The 12 spoon model resonated with what I felt like I could do in a day. If I had a full day of work or school to attend, I wouldn’t have enough energy to go to the gym and shower after also taking care of all the essential activities for every day: eating, dressing, and taking medications. I need to plan how I am going to use my spoons every day to get the things that I both need and want to get done. 

I’m still learning that I can’t do it all. That I need to be accommodating with myself and remember to budget my spoons. That, if I over-exert myself and begin to accrue a “spoon debt”, my symptoms will get worse. That my spoons, each day, will become fewer and fewer as all of these factors are compounded. Chronic & invisible illnesses do not go away; those of us who have them, have to think about our physical and mental limits every day. No matter what lifestyle choices we make or medications that we take, our spoons will still be limited.
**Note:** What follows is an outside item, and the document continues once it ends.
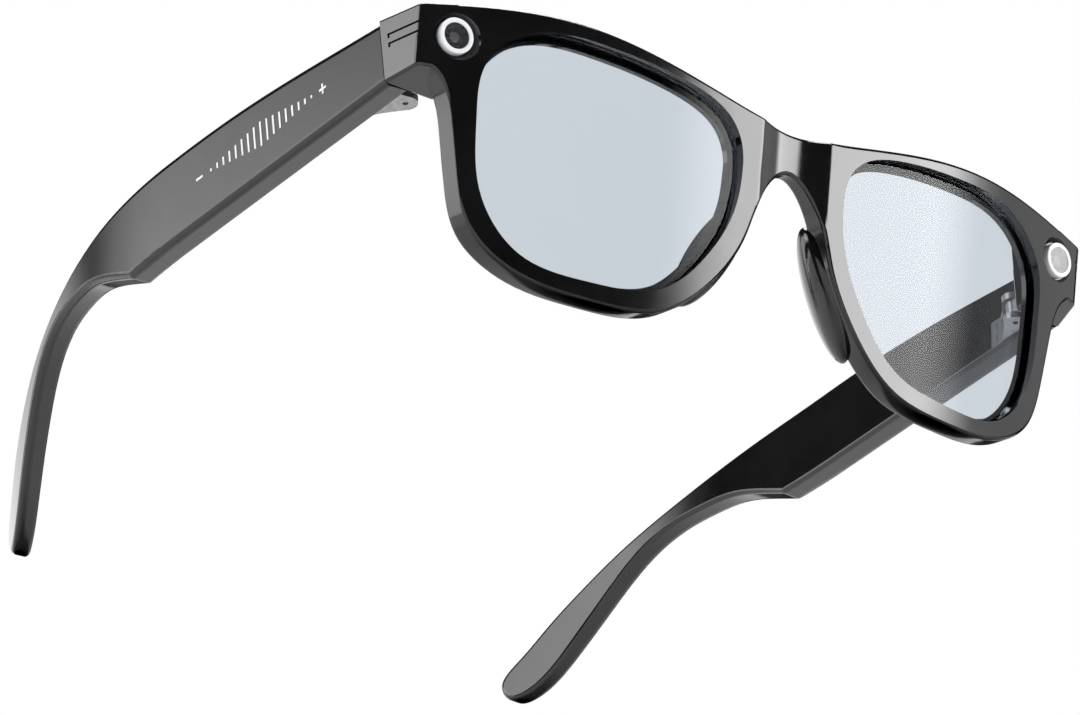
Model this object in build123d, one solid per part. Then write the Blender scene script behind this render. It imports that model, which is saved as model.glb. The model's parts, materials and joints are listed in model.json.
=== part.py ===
from build123d import *
from math import atan, degrees, hypot
import os

os.makedirs("parts", exist_ok=True)

# Smart glasses, millimetres and degrees.
# The front is drawn in its own frame: X to the wearer's left, Y towards the wearer, Z up, with
# the lens centres at Z 0. One side is drawn, on +X, and mirrored for the other. At the end the
# whole object is tilted to stand on its rims and temple tips.

# ---------------------------------------------------------------- driving dimensions
# Front
front_radius = 272.0        # bend of the front, seen from above
rim_depth = 4.6             # front to back, normal to the bend
plate_half_width = 69.5     # beyond this the endpiece block carries on
block_edge_round = 0.5
edge_round = 0.6
bridge_dish_radius = 19.0
bridge_dish_depth = 1.5
bridge_dish_blend = 2.5
top_edge = [(0, 16.7), (16, 19.1), (32, 22.4), (46, 23.5), (60, 22.1), (72, 19.7)]
lower_edge = [(71.4, 9.6), (69.6, 9.4), (67.3, 7.8), (65.5, 4.5), (64.4, 0), (62.7, -9),
              (59.8, -17.2), (52.5, -22.5), (38, -24.4), (24.5, -22.6), (15.6, -15.6),
              (9.0, -4.9), (5.6, 4.4), (0, 9.4)]

# Lens opening, lens and the groove that holds it
aperture_points = [(10.9, 7.5), (14.4, 15.6), (24, 19.2), (39, 20.8), (53, 19.0), (60.0, 11.5),
                   (60.6, 2), (58.6, -11), (51.5, -19.2), (38, -21), (25, -18.7), (15.8, -9.2)]
lens_setback = 1.5
lens_thickness = 2.0
lens_lip = 0.6              # how far the lens reaches into the rim
lens_play = 0.02
outline_steps = 36
rear_lip = 1.1              # how far the rim reaches in behind the lens

# Hinge axis and the direction of the temple
hinge_x = 66.0
hinge_behind_front = 13.17  # from the front surface back to the hinge axis
hinge_z = 12.5
temple_drop = 11.3          # the temples slope down towards the back
temple_lean = 4.5           # their top edge leans outwards
temple_splay = 1.7          # and they spread towards the back
seam_ahead = 4.2            # from the hinge axis forward to the back of the endpiece
seam_gap = 0.2

# Endpiece: sections across the temple direction, at its front and at the seam, each from the
# outer top corner to the outer bottom, inner bottom and inner top corners
end_front_ahead = 14.6
end_front_section = [(5.1, 5.05), (4.3, -5.3), (-4.4, -5.3), (-4.4, 6.6)]
end_seam_section = [(8.0, 5.2), (7.1, -6.4), (-3.4, -6.4), (-3.4, 7.0)]
end_corner_round = 1.6
trim_groove_width = 0.4
trim_groove_depth = 0.4
trim_groove_heights = [1.9, 0.2]
trim_groove_front_x = 70.4  # where the grooves start on the front
trim_groove_hook = 0.5      # their rear ends turn down by this much
trim_groove_stop = 1.3      # and how far before the seam they end

# Camera module, along its own axis, 0 at the front surface
camera_x = 65.4
camera_z = 15.4
camera_tilt = 7.0           # turned outwards
pocket_floor = 1.0
pocket_floor_radius = 3.35
pocket_flare = 0.7          # gained in radius over the pocket's depth
ring_radius = 3.1
ring_bore_radius = 2.3
ring_proud = 0.35
ring_round = 0.15
module_bore_radius = 2.6
module_bore_depth = 5.8
flange_thickness = 0.6
module_play = 0.05
barrel_rear_radius = 1.9
barrel_length = 4.6
window_thickness = 0.4
window_setback = 0.15
camera_lens_radius = 1.2
camera_lens_thickness = 1.0
camera_lens_dome = 2.2      # radius of its domed front
camera_lens_setback = 0.15
sensor_board_size = 3.4
sensor_board_thickness = 0.8

# Bay behind the camera and its cover, in the hinge frame
bay_x = (0.6, 5.2)
bay_z = (-4.6, 3.6)
bay_front = 9.2
cover_ledge = 0.8
cover_thickness = 1.0

# Brow cable
cable_below_top = 1.0
cable_width = 1.6
cable_behind_front = 3.8
cable_thickness = 0.25
cable_reach = 62.8
cable_leg_bottom = 14.6     # its ends turn down to the camera modules
cable_play = 0.05

# Nose pads
pad_centre = (12.3, 5.8, -7.6)
pad_half_sizes = (2.6, 4.8, 12.0)
pad_flare = 27.0            # it leans outwards towards its bottom
pad_turn = 20.0             # and towards its back

# Hinge
pin_radius = 0.5
pin_play = 0.03
pin_head_radius = 0.95
pin_head_height = 0.4
pin_recess = 0.4
pin_slot = (0.25, 0.15)
ear_radius = 2.1
ear_arm = [(-1.7, 1.2), (-0.3, 2.7), (1.5, 4.7), (2.6, 6.4), (5, 6.4), (5, -1.5), (0, -2.1), (0, 0)]
lower_ear = (-5.9, -4.7)
upper_ear = (-1.9, -0.7)
knuckle_radius = 1.5
knuckle_play = 0.1
knuckle_arm_half = 1.2
knuckle_arm_gap = 0.1       # between the arm's root and the endpiece
leaf_thickness = 0.8
front_leaf_x = (-2.8, 1.2)
front_leaf_z = (-5.9, 2.4)
front_screws = [(-0.7, 1.5), (-0.7, -0.7)]
temple_leaf_y = (3.4, 9.6)
temple_leaf_z = (-5.9, -0.5)
temple_screws = [(7.9, -2.0), (7.9, -4.5)]
screw_radius = 0.4
screw_head_radius = 0.75
screw_head_height = 0.35
screw_play = 0.02
screw_reach = 2.8
screw_slot = (0.2, 0.12)    # width and depth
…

The CDC estimates that six in ten adults in the United States live with a chronic illness, and four in ten currently live with two or more. But, as a whole, we still operate as if everyone has unlimited energy and possibilities every single day. So much so that it took an analogy involving silverware to help me feel okay about slowing down and allowing myself to rest. The praising of young kids for perfect attendance, the lack of reasonable accommodations for sick students to telecommute or to not be penalized for missing class more often than their healthy counterparts, the fast-paced academic world, the eight-hour workday, the five day work week, & the absence of proper paid sick leave in most professional settings are all examples of how the basic needs of chronically ill people are overlooked or seen as “extra” by today’s ableist culture. This is why I think The Spoon Theory is so important for everybody to understand. We can’t begin to make spaces such as the workplace or academic settings more accommodating for people with chronic illnesses until we understand what it is like to live with one.